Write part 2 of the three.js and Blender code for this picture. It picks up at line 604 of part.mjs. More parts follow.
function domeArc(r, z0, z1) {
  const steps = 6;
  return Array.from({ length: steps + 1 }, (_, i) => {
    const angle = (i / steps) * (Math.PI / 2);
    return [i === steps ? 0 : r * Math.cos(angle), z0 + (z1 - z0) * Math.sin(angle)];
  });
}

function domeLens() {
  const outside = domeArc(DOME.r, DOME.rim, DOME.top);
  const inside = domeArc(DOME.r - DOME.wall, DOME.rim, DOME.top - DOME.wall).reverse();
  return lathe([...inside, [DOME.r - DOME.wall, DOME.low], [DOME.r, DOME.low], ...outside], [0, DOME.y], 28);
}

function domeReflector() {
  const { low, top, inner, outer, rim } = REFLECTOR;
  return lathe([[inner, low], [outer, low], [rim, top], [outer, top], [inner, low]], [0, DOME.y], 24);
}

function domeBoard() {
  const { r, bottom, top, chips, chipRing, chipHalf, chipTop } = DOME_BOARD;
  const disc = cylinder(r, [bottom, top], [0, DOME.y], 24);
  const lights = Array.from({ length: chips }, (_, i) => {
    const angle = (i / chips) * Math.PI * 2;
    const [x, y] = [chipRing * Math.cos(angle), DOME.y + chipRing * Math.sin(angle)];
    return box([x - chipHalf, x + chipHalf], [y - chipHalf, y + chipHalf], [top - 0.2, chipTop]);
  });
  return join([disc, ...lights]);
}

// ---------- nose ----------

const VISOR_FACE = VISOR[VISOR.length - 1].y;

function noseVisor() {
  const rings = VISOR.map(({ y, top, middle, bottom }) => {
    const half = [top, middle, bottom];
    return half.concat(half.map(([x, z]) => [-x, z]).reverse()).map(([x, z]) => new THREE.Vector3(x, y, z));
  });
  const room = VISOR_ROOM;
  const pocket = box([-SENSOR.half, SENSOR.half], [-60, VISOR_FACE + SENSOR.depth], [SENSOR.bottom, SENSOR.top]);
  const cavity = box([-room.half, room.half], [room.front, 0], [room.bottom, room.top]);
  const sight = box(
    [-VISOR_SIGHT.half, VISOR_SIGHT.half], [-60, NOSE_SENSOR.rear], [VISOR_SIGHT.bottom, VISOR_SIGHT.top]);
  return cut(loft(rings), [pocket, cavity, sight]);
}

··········

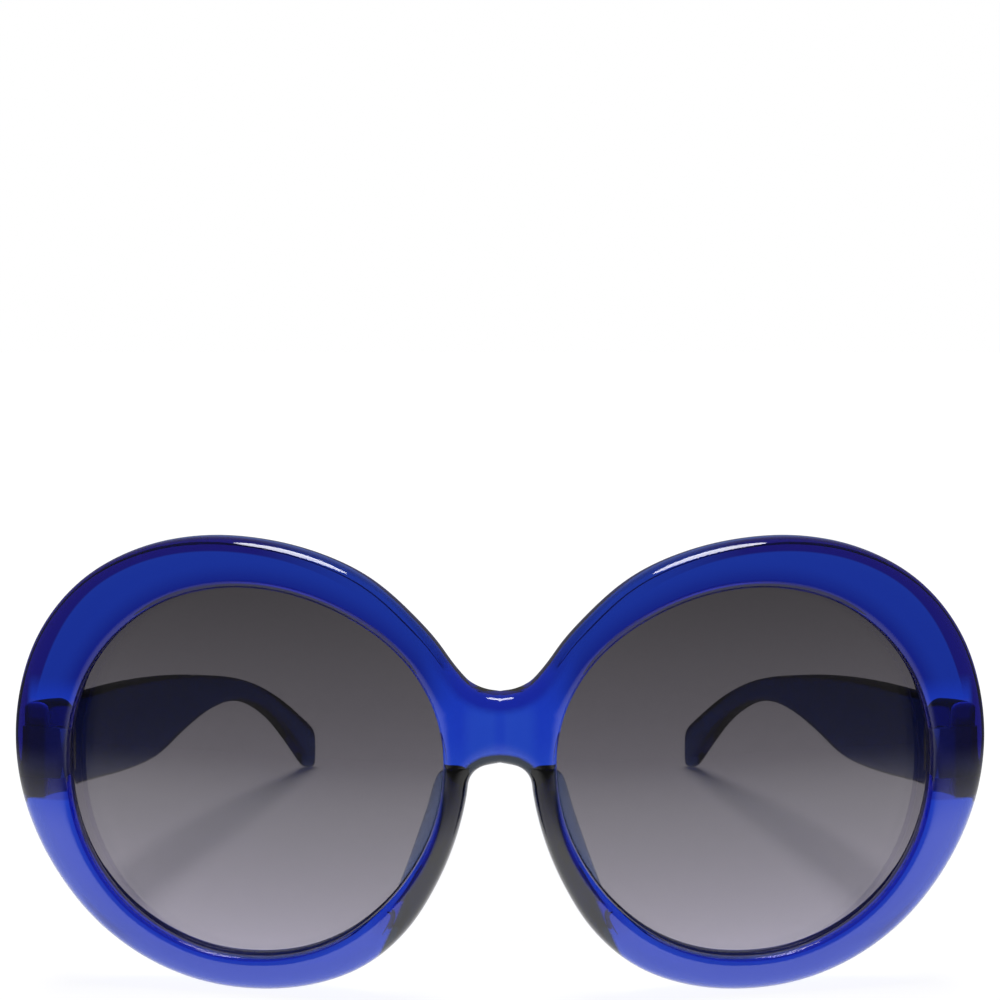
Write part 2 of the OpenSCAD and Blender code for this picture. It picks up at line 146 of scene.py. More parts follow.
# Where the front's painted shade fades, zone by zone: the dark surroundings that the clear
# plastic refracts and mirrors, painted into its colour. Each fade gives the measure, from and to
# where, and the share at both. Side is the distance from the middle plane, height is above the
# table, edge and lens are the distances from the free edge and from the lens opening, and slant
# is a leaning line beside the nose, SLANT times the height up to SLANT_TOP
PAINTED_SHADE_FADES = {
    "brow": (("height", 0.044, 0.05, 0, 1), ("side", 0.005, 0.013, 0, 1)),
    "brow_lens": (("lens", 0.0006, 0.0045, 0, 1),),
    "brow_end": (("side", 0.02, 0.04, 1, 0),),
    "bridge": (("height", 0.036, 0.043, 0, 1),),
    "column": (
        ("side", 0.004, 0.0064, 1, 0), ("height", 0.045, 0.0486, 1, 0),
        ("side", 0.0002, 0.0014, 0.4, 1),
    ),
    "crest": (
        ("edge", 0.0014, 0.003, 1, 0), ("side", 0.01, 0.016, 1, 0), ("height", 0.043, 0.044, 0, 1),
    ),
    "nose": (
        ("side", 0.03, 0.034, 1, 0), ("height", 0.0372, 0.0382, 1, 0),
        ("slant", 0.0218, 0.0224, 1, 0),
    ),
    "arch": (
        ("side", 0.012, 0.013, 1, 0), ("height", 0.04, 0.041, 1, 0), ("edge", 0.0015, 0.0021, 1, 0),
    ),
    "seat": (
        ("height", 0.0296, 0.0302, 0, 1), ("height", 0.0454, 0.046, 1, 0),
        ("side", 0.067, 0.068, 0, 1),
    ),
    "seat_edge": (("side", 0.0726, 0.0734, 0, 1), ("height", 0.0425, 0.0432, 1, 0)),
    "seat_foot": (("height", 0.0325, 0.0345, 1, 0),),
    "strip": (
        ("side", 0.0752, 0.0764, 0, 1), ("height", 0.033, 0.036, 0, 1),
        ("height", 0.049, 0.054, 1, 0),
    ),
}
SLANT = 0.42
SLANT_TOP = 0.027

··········

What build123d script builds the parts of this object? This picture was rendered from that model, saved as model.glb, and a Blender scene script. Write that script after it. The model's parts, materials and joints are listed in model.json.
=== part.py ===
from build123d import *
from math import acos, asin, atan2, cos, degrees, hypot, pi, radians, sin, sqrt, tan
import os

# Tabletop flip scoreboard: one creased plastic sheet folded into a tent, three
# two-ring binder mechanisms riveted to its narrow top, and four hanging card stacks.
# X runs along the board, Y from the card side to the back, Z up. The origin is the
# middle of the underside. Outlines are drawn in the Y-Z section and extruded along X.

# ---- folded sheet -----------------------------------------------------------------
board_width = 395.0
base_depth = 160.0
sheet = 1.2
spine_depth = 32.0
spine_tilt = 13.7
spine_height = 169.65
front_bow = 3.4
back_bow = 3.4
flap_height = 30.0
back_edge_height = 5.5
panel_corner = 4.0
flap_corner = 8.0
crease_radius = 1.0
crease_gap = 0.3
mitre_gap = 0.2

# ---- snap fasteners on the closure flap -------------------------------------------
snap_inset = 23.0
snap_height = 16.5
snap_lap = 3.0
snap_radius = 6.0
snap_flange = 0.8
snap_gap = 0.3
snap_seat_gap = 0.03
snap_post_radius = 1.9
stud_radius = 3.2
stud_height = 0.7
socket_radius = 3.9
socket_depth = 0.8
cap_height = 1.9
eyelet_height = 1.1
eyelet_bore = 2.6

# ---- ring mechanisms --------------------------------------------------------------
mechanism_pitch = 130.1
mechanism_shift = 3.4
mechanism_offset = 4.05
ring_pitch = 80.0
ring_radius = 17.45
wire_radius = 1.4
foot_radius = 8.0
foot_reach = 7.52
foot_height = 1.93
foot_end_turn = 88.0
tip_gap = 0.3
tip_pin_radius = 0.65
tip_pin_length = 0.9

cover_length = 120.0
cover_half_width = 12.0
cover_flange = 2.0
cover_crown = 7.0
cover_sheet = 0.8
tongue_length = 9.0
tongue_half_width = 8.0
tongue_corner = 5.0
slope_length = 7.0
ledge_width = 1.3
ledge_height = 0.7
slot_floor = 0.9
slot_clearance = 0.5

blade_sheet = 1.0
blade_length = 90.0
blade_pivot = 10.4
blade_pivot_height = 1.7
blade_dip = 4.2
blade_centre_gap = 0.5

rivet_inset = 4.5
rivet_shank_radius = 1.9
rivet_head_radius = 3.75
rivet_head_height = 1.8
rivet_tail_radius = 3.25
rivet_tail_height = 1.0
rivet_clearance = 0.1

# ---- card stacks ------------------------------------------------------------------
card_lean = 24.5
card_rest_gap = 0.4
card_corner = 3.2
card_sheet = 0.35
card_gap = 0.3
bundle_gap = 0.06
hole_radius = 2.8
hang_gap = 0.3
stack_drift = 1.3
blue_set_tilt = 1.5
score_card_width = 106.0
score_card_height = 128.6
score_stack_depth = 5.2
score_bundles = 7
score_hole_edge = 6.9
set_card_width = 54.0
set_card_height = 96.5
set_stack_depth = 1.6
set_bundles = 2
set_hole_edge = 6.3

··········

What you should do => From the records above, transcribe without alteration every line from the one with "What build123d script" to the one with "mitre_gap = 0.2", inclusive.

Output of the task =>
What build123d script builds the parts of this object? This picture was rendered from that model, saved as model.glb, and a Blender scene script. Write that script after it. The model's parts, materials and joints are listed in model.json.
=== part.py ===
from build123d import *
from math import acos, asin, atan2, cos, degrees, hypot, pi, radians, sin, sqrt, tan
import os

# Tabletop flip scoreboard: one creased plastic sheet folded into a tent, three
# two-ring binder mechanisms riveted to its narrow top, and four hanging card stacks.
# X runs along the board, Y from the card side to the back, Z up. The origin is the
# middle of the underside. Outlines are drawn in the Y-Z section and extruded along X.

# ---- folded sheet -----------------------------------------------------------------
board_width = 395.0
base_depth = 160.0
sheet = 1.2
spine_depth = 32.0
spine_tilt = 13.7
spine_height = 169.65
front_bow = 3.4
back_bow = 3.4
flap_height = 30.0
back_edge_height = 5.5
panel_corner = 4.0
flap_corner = 8.0
crease_radius = 1.0
crease_gap = 0.3
mitre_gap = 0.2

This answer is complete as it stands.